PROBLEM:
Return the listing below in full, with every line exactly as it is.

GIVEN RECORDS:
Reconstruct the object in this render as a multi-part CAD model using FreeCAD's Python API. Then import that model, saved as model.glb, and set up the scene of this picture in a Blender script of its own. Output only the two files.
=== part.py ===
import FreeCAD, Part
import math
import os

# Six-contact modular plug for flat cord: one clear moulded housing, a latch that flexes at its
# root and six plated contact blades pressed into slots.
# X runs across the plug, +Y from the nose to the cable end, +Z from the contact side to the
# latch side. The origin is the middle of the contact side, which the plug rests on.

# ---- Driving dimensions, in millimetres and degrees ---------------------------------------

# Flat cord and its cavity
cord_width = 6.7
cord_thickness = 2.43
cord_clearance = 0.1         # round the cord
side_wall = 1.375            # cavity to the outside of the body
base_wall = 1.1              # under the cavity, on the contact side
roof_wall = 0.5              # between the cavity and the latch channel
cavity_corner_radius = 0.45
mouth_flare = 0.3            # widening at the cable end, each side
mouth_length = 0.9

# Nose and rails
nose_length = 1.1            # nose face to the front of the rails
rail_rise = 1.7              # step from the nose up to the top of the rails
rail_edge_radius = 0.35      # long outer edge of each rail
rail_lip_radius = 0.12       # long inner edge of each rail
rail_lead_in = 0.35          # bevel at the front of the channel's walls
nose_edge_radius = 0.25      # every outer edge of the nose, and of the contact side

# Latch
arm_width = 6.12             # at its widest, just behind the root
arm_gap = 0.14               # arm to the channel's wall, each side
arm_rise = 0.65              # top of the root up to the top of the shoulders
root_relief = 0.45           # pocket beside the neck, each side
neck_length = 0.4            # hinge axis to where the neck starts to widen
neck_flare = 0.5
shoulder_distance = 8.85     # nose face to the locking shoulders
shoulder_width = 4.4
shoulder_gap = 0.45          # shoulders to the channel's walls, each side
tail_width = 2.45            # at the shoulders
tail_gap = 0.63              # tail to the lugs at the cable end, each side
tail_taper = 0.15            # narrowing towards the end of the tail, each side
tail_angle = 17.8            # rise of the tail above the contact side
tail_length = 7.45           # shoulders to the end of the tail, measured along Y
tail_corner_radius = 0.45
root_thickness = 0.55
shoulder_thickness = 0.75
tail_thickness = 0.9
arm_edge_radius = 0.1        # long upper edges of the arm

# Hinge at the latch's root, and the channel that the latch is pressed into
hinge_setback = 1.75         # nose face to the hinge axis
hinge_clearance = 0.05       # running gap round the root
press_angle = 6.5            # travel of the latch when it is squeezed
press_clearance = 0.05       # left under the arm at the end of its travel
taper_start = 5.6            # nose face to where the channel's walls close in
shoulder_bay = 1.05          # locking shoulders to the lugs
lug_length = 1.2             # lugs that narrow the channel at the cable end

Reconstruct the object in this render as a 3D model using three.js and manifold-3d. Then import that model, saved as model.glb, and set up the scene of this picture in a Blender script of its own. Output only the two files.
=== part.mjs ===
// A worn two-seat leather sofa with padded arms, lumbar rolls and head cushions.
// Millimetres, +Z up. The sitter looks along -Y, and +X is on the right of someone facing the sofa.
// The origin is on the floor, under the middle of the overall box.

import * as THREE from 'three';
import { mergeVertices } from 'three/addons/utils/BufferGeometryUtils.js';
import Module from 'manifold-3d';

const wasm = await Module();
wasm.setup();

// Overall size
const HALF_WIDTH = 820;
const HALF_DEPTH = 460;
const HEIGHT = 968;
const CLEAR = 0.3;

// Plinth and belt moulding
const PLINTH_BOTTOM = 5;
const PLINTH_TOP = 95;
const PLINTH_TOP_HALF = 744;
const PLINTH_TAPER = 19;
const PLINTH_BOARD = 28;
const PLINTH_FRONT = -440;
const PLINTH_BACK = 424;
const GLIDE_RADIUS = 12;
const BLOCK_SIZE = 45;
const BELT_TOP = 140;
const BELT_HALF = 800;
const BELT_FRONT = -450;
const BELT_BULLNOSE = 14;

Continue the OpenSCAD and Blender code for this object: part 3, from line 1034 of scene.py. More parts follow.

EXERCISE SOLUTION:
Reconstruct the object in this render as a multi-part CAD model using FreeCAD's Python API. Then import that model, saved as model.glb, and set up the scene of this picture in a Blender script of its own. Output only the two files.
=== part.py ===
import FreeCAD, Part
import math
import os

# Six-contact modular plug for flat cord: one clear moulded housing, a latch that flexes at its
# root and six plated contact blades pressed into slots.
# X runs across the plug, +Y from the nose to the cable end, +Z from the contact side to the
# latch side. The origin is the middle of the contact side, which the plug rests on.

# ---- Driving dimensions, in millimetres and degrees ---------------------------------------

# Flat cord and its cavity
cord_width = 6.7
cord_thickness = 2.43
cord_clearance = 0.1         # round the cord
side_wall = 1.375            # cavity to the outside of the body
base_wall = 1.1              # under the cavity, on the contact side
roof_wall = 0.5              # between the cavity and the latch channel
cavity_corner_radius = 0.45
mouth_flare = 0.3            # widening at the cable end, each side
mouth_length = 0.9

# Nose and rails
nose_length = 1.1            # nose face to the front of the rails
rail_rise = 1.7              # step from the nose up to the top of the rails
rail_edge_radius = 0.35      # long outer edge of each rail
rail_lip_radius = 0.12       # long inner edge of each rail
rail_lead_in = 0.35          # bevel at the front of the channel's walls
nose_edge_radius = 0.25      # every outer edge of the nose, and of the contact side

# Latch
arm_width = 6.12             # at its widest, just behind the root
arm_gap = 0.14               # arm to the channel's wall, each side
arm_rise = 0.65              # top of the root up to the top of the shoulders
root_relief = 0.45           # pocket beside the neck, each side
neck_length = 0.4            # hinge axis to where the neck starts to widen
neck_flare = 0.5
shoulder_distance = 8.85     # nose face to the locking shoulders
shoulder_width = 4.4
shoulder_gap = 0.45          # shoulders to the channel's walls, each side
tail_width = 2.45            # at the shoulders
tail_gap = 0.63              # tail to the lugs at the cable end, each side
tail_taper = 0.15            # narrowing towards the end of the tail, each side
tail_angle = 17.8            # rise of the tail above the contact side
tail_length = 7.45           # shoulders to the end of the tail, measured along Y
tail_corner_radius = 0.45
root_thickness = 0.55
shoulder_thickness = 0.75
tail_thickness = 0.9
arm_edge_radius = 0.1        # long upper edges of the arm

# Hinge at the latch's root, and the channel that the latch is pressed into
hinge_setback = 1.75         # nose face to the hinge axis
hinge_clearance = 0.05       # running gap round the root
press_angle = 6.5            # travel of the latch when it is squeezed
press_clearance = 0.05       # left under the arm at the end of its travel
taper_start = 5.6            # nose face to where the channel's walls close in
shoulder_bay = 1.05          # locking shoulders to the lugs
lug_length = 1.2             # lugs that narrow the channel at the cable end

Reconstruct the object in this render as a 3D model using three.js and manifold-3d. Then import that model, saved as model.glb, and set up the scene of this picture in a Blender script of its own. Output only the two files.
=== part.mjs ===
// A worn two-seat leather sofa with padded arms, lumbar rolls and head cushions.
// Millimetres, +Z up. The sitter looks along -Y, and +X is on the right of someone facing the sofa.
// The origin is on the floor, under the middle of the overall box.

import * as THREE from 'three';
import { mergeVertices } from 'three/addons/utils/BufferGeometryUtils.js';
import Module from 'manifold-3d';

const wasm = await Module();
wasm.setup();

// Overall size
const HALF_WIDTH = 820;
const HALF_DEPTH = 460;
const HEIGHT = 968;
const CLEAR = 0.3;

// Plinth and belt moulding
const PLINTH_BOTTOM = 5;
const PLINTH_TOP = 95;
const PLINTH_TOP_HALF = 744;
const PLINTH_TAPER = 19;
const PLINTH_BOARD = 28;
const PLINTH_FRONT = -440;
const PLINTH_BACK = 424;
const GLIDE_RADIUS = 12;
const BLOCK_SIZE = 45;
const BELT_TOP = 140;
const BELT_HALF = 800;
const BELT_FRONT = -450;
const BELT_BULLNOSE = 14;

Continue the OpenSCAD and Blender code for this object: part 3, from line 1034 of scene.py. More parts follow.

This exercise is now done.